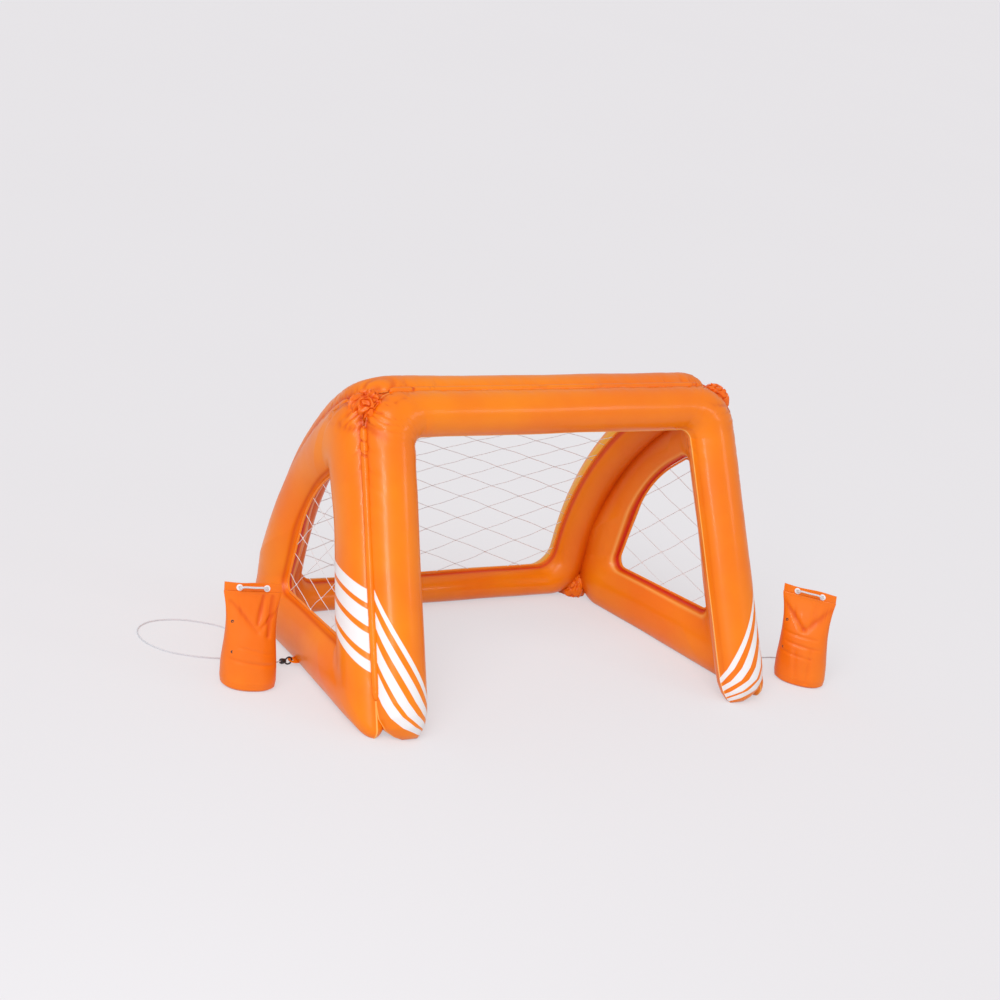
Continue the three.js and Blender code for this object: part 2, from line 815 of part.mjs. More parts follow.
const valveTop = valveFlangeHeight + valveNeckHeight;
function valveSeat() {
  const root = block(
    stopperRootLength, stopperStrapWidth, valveTop, stopperStrapLength, 0, valveTop / 2,
  );
  return round(valveFlangeRadius, -valveSeatDepth, valveFlangeHeight)
    .add(round(valveNeckRadius, 0, valveTop)).add(root)
    .subtract(round(valveBoreRadius, valveTop - valveBoreDepth, valveTop + overrun));
}
// The strap ends over its root, where it bends when the stopper is opened.
function stopper() {
  const low = valveTop + seatGap;
  const strap = block(
    stopperStrapLength, stopperStrapWidth, stopperStrapThickness,
    stopperStrapLength / 2, 0, low + stopperStrapThickness / 2,
  );
  return round(stopperCapRadius, low, low + stopperCapHeight)
    .add(round(stopperPlugRadius, low - stopperPlugLength, low + seatGap)).add(strap);
}

function placed(solid, matrix) {
  return toSolid(toGeometry(solid).applyMatrix4(matrix));
}

function standing(at, normal, along) {
  const z = normal.clone().normalize();
  const x = along.clone().addScaledVector(z, -along.dot(z)).normalize();
  const y = new THREE.Vector3().crossVectors(z, x);
  return new THREE.Matrix4().makeBasis(x, y, z).setPosition(at);
}

function addValve(name, matrix, room) {
  addPiece(`${name}_valve_seat`, toGeometry(cutBy(placed(valveSeat(), matrix), room)), 'clear');
  addPiece(`${name}_valve_stopper`, toGeometry(placed(stopper(), matrix)), 'clear');
}

// The place on a panel's skin, found with a thin probe along the normal
function onPanel(panel, surface, flat, face, along) {
  const normal = surface.normal(flat).clone().multiplyScalar(face);
  const middle = standing(surface.place(flat), normal, along);
  const probe = placed(round(probeRadius, 0, crossbarWidth), middle);
  const core = placed(panel.intersect(probe), middle.clone().invert());
  return middle.multiply(new THREE.Matrix4().makeTranslation(0, 0, core.boundingBox().max[2]));
}
const valvePlaces = {};
valvePlaces.arch = onPanel(
  arch, archSurface, new THREE.Vector2(footX - archValveInset, archValveHeight), -1,
  new THREE.Vector3(0, 0, 1),
);
const sideValveAt = new THREE.Vector2(
  THREE.MathUtils.lerp(footY, topWeldY, sideValveHeight / topWeldZ)
    + sideValveInset * Math.hypot(1, (topWeldY - footY) / topWeldZ),
  sideValveHeight,
);
for (const sign of [-1, 1]) {
  valvePlaces[sideNames[sign]] = onPanel(
    sides[sign], sideSurface(sign), sideValveAt, -1, new THREE.Vector3(0, 0, 1),
  );
}
valvePlaces.back = onPanel(
  back, backSurface, new THREE.Vector2(backValveX, profileLength - backBottomWidth / 2), 1,
  new THREE.Vector3(1, 0, 0),
);
addValve('arch', valvePlaces.arch, archRoom);
addValve('left', valvePlaces.left, sideRooms[0]);
addValve('right', valvePlaces.right, sideRooms[1]);
addValve('back', valvePlaces.back, backRoom);

// Tie tabs and cord clips, modelled with the tab pointing along +X

const tabSolid = () => {
  const low = -tabThickness / 2;
  const plateShape = block(tabReach, tabWidth, tabThickness, tabReach / 2, 0, 0);
  return plateShape.subtract(
    round(tabHoleRadius, low - overrun, -low + overrun, tabReach - tabHoleInset),
  );
};
// The ring is pulled out until its wire lies against the rim of the hole.
const rimReach = tabHoleRadius * Math.cos(Math.PI / smallSides);
const ringPlace = tabReach - tabHoleInset + rimReach - seatGap * 2 - clipWireRadius
  + clipRingRadius;
const barrelStart = ringPlace + clipRingRadius;
const barrelEnd = barrelStart + clipBarrelLength;
const cordStart = barrelEnd - clipHoleDepth + seatGap;
function clip() {
  const ring = new THREE.TorusGeometry(clipRingRadius, clipWireRadius, beadSides, smallSides);
  ring.rotateX(Math.PI / 2).translate(ringPlace, 0, 0);
  const along = (radius, from, to) => {
    const rod = new THREE.CylinderGeometry(radius, radius, to - from, smallSides);
    return toSolid(rod.rotateZ(Math.PI / 2).translate((from + to) / 2, 0, 0));
  };
  const hole = along(tetherDiameter / 2 + clipHoleRoom, barrelEnd - clipHoleDepth, barrelEnd + overrun);
  return toSolid(ring).add(along(clipBarrelRadius, barrelStart, barrelEnd)).subtract(hole);
}
function tie(name, matrix, room) {
  addPiece(`${name}_tie_tab`, toGeometry(cutBy(placed(tabSolid(), matrix), room)), 'vinylDark');
  addPiece(`${name}_cord_clip`, toGeometry(placed(clip(), matrix)), 'black');
}
function lying(x, y, heading) {
  return new THREE.Matrix4().makeRotationZ(heading).setPosition(x, y, tabHeight);
}

const tabRoot = (sign) => sign * (seamX(tabY, tabHeight) + tabRootReach);
tie('left', lying(tabRoot(-1), tabY, Math.PI), sideRooms[0]);
tie('right', lying(tabRoot(1), tabY, 0), sideRooms[1]);

// Ballast bags: a shell that narrows to a flat top, which is folded over into a strip

function bagLoft(grow) {
  const rings = bagLevelShares.map((share, i) => {
    const pinch = bagPinchShares[i];
    const width = THREE.MathUtils.lerp(bagBaseWidth, bagTopWidth, share) * bagWidthShares[i];
    const depth = THREE.MathUtils.lerp(bagBaseDepth, bagTopDepth, pinch) * bagDepthShares[i];
    const ring = [];
    for (let j = 0; j < bagSides; j += 1) {
      const angle = (2 * Math.PI * j) / bagSides;
      const z = share * bagHeight + (i === 0 ? -grow : 0) + (share === 1 ? grow : 0);
      ring.push(new THREE.Vector3(
        (width / 2 + grow) * Math.cos(angle), (depth / 2 + grow) * Math.sin(angle), z,
      ));
    }
    return ring;
  });
  return toSolid(loft(rings, false));
}

function addBag(name, place, turn, tieHeading) {
  const lean = bagLean / bagHeight;
  const leanTurn = THREE.MathUtils.degToRad(bagLeanTurn - turn);
  const shear = new THREE.Matrix4().makeShear(
    0, 0, 0, 0, lean * Math.cos(leanTurn), lean * Math.sin(leanTurn),
  );
  const stand = new THREE.Matrix4().makeRotationZ(THREE.MathUtils.degToRad(turn));
  stand.setPosition(place[0], place[1], 0);
  const matrix = stand.multiply(shear);
  const shellRoom = placed(bagLoft(seatGap), matrix);
  addPiece(`${name}_bag_shell`, toGeometry(placed(bagLoft(0), matrix)), 'vinyl');
  const foldWidth = bagTopWidth - bagFoldThickness;
  const foldLow = bagHeight + seatGap * 2;
  const fold = placed(block(
    foldWidth, bagFoldThickness, bagFoldHeight, 0, 0, foldLow + bagFoldHeight / 2,
  ), matrix);
  addPiece(`${name}_bag_fold`, toGeometry(fold), 'vinyl');

  // Eyelets and the handle between them, on the front of the fold
  const eyeletZ = foldLow + bagFoldHeight - eyeletDrop - eyeletRadius / 2;
  const faceY = -bagFoldThickness / 2 - seatGap;
  for (const [end, sign] of [['inner', -1], ['outer', 1]]) {
    const disc = new THREE.CylinderGeometry(eyeletRadius, eyeletRadius, eyeletHeight, smallSides);
    disc.translate(sign * (eyeletSpacing / 2), faceY - eyeletHeight / 2, eyeletZ);
    const hole = new THREE.CylinderGeometry(eyeletHoleRadius, eyeletHoleRadius, eyeletHeight, smallSides);
    hole.translate(sign * (eyeletSpacing / 2), faceY - eyeletHeight / 2 - seatGap * 2, eyeletZ);
    const solid = toSolid(disc).subtract(toSolid(hole));
    addPiece(`${name}_bag_${end}_eyelet`, toGeometry(placed(solid, matrix)), 'white');
  }
  const handleY = faceY - eyeletHeight + seatGap;
  const half = eyeletSpacing / 2;
  const handlePath = [
    [-half, handleY, 0], [-half, handleY - handleReach / 2, 0],
    [-half + handleReach, handleY - handleReach, handleRise],
    [0, handleY - handleReach, handleRise],
    [half - handleReach, handleY - handleReach, handleRise],
    [half, handleY - handleReach / 2, 0], [half, handleY, 0],
  ].map(([x, y, z]) => new THREE.Vector3(x, y, z + eyeletZ));
  const handle = toSolid(tube(handlePath, handleDiameter / 2, beadSides, handleSteps));
  addPiece(`${name}_bag_handle`, toGeometry(placed(handle, matrix)), 'white');

  // Two studs near the left edge of the front
  studLevels.forEach((level, i) => {
    const stud = new THREE.CylinderGeometry(studRadius, studRadius, bagBaseDepth, smallSides);
    stud.translate(-bagBaseWidth / 2 + studInset, -bagBaseDepth / 2, level);
    const reach = bagLoft(studHeight).subtract(bagLoft(seatGap));
    const solid = mainPart(toSolid(stud).intersect(reach));
    const which = ['lower', 'upper'][i];
    addPiece(`${name}_bag_${which}_stud`, toGeometry(placed(solid, matrix)), 'black');
  });

  // Filling valve on the back
  const back = bagDepthAt(fillerLevel) / 2;
  const fillerPlace = matrix.clone().multiply(standing(
    new THREE.Vector3(0, back, fillerLevel), new THREE.Vector3(0, 1, fillerTilt),
    new THREE.Vector3(0, 0, 1),
  ));
  addValve(`${name}_bag`, fillerPlace, shellRoom);

  const heading = THREE.MathUtils.degToRad(tieHeading);
  const reach = bagTieReach;
  tie(`${name}_bag`, lying(
    place[0] + reach * Math.cos(heading), place[1] + reach * Math.sin(heading), heading,
  ), shellRoom);
}

function bagDepthAt(level) {
  const share = level / bagHeight;
  const i = bagLevelShares.findIndex((s) => s >= share);
  const [low, high] = [bagLevelShares[i - 1], bagLevelShares[i]];
  const pinch = THREE.MathUtils.mapLinear(
    share, low, high, bagPinchShares[i - 1], bagPinchShares[i],
  );
  return THREE.MathUtils.lerp(bagBaseDepth, bagTopDepth, pinch);
}

addBag('left', leftBagPlace, leftBagTurn, leftTieHeading);
addBag('right', rightBagPlace, rightBagTurn, rightTieHeading);

// Tether cords, from the clip on the frame to the clip on the bag

const leftRoute = [
  [-672.6, 50, 13], [-682.6, 50, 12.9], [-694.6, 53, 9.4], [-706, 65, 4], [-710, 94, 2.3],
  [-705, 150, 2.3], [-700, 226, 2.3], [-716, 300, 2.3], [-776, 350, 2.3], [-842, 372, 2.3],
  [-914, 366, 2.3], [-966, 326, 2.3], [-984, 262, 2.3], [-958, 194, 2.3], [-900, 148, 2.3],
  [-840, 122, 2.3], [-794, 110, 2.5], [-772, 95, 5], [-767, 78, 10], [-772.1, 64.3, 12.9],
  [-777.1, 55.6, 13],
];
const rightRoute = [
  [672.6, 50, 13], [682.6, 50, 12.9], [694.6, 51, 9.4], [709, 57, 4], [730, 73, 2.3],
  [749, 104, 2.3], [744, 146, 2.3], [708, 170, 2.3], [672, 154, 2.3], [664, 118, 2.3],
  [684, 86, 4.4], [724, 78, 6.8], [762, 94, 2.3], [794, 78, 2.3], [804, 20, 2.3],
  [792, -60, 2.3], [798, -130, 2.3], [824, -172, 2.3], [864, -180, 2.3], [890, -183, 2.4],
  [903, -192, 4.4], [906, -206, 9.4], [904.0, -222.1, 12.9], [901.4, -231.8, 13],
];
function addTether(name, route) {
  const points = route.map((p) => new THREE.Vector3(...p));
  const geometry = tube(points, tetherDiameter / 2, tetherSides, tetherSteps);
  addPiece(`${name}_tether`, toGeometry(toSolid(geometry)), 'cord');
}
addTether('left', leftRoute);
addTether('right', rightRoute);

export default goal;
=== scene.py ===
# %% [markdown]
# An inflatable water polo goal stands on a pale floor with its two ballast bags.
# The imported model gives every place. It is loaded first and never moved, and each soft
# panel, net, bag and cord is then modelled again with its real folds and finish.

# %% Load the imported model
import math

import bpy
import numpy as np
from mathutils import Matrix, Vector, noise


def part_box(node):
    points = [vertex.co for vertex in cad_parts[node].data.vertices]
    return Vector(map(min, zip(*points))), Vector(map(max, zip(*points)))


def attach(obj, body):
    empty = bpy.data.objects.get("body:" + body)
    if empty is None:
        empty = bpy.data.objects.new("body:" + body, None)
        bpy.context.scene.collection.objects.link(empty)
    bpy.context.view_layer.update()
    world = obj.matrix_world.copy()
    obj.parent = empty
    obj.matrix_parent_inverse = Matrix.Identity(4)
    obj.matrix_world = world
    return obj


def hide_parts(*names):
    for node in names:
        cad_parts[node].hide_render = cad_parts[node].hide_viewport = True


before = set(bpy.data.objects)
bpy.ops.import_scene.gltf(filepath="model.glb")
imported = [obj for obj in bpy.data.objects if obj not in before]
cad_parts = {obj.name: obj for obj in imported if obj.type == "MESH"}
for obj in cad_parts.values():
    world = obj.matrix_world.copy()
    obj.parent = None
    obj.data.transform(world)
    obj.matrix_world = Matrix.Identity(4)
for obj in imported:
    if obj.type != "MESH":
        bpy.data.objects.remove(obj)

# Noise vectors start from the clock unless a seed is set.
noise.seed_set(11)
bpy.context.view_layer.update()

# %% [markdown]
# The camera comes first, because the cords are judged by what it sees. It stands to the
# left in front of the goal, looks down by about 20 degrees and is rolled by 12, as the
# goal is tilted in the photograph. A small shift takes up the off-centre framing.

# %% Camera
camera_data = bpy.data.cameras.new("camera")
camera = bpy.data.objects.new("camera", camera_data)
bpy.context.scene.collection.objects.link(camera)
camera_place = (-4.36994, -5.29667, 2.83005)
camera_heading, camera_dip, camera_roll = 39.66233, 19.54111, 12.19913
camera.matrix_world = (
    Matrix.Translation(camera_place)
    @ Matrix.Rotation(-math.radians(camera_heading), 4, "Z")
    @ Matrix.Rotation(math.radians(90 - camera_dip), 4, "X")
    @ Matrix.Rotation(math.radians(camera_roll), 4, "Z")
)
camera_data.sensor_width = 36
camera_data.lens = 94.61
camera_data.shift_x = -0.0277
camera_data.shift_y = 0.0275
bpy.context.scene.camera = camera
print("camera lens", camera_data.lens)

# %% [markdown]
# Shader sums are written as plain sums. Wire wraps a socket, so that 1 - mask adds its
# Math node by itself. Finish holds one material with its shader, and its method add is
# the one way to any other node.


# %% Shader helpers
class Wire:
    def __init__(self, finish, socket):
        self.finish = finish
        self.socket = socket

    def reckon(self, operation, *values):
        return self.finish.add("ShaderNodeMath", {"operation": operation}, dict(enumerate(values)))

    def __add__(self, other):
        return self.reckon("ADD", self, other)

    __radd__ = __add__

    def __sub__(self, other):
        return self.reckon("SUBTRACT", self, other)

    def __rsub__(self, other):
        return self.reckon("SUBTRACT", other, self)

    def __mul__(self, other):
        return self.reckon("MULTIPLY", self, other)

    __rmul__ = __mul__

    def step(self, low, high):
        """0 below low, 1 above high, smooth between."""
        return self.finish.add(
            "ShaderNodeMapRange", {"interpolation_type": "SMOOTHSTEP"},
            {"Value": self, "From Min": low, "From Max": high},
        )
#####
*DIRECTION:* In the listing above, find the line with "const points = route.map((p)" and the line with "from mathutils import Matrix, Vector, noise". Output those two lines and every line between them, exactly as written.

*SOLUTION:*
  const points = route.map((p) => new THREE.Vector3(...p));
  const geometry = tube(points, tetherDiameter / 2, tetherSides, tetherSteps);
  addPiece(`${name}_tether`, toGeometry(toSolid(geometry)), 'cord');
}
addTether('left', leftRoute);
addTether('right', rightRoute);

export default goal;
=== scene.py ===
# %% [markdown]
# An inflatable water polo goal stands on a pale floor with its two ballast bags.
# The imported model gives every place. It is loaded first and never moved, and each soft
# panel, net, bag and cord is then modelled again with its real folds and finish.

# %% Load the imported model
import math

import bpy
import numpy as np
from mathutils import Matrix, Vector, noise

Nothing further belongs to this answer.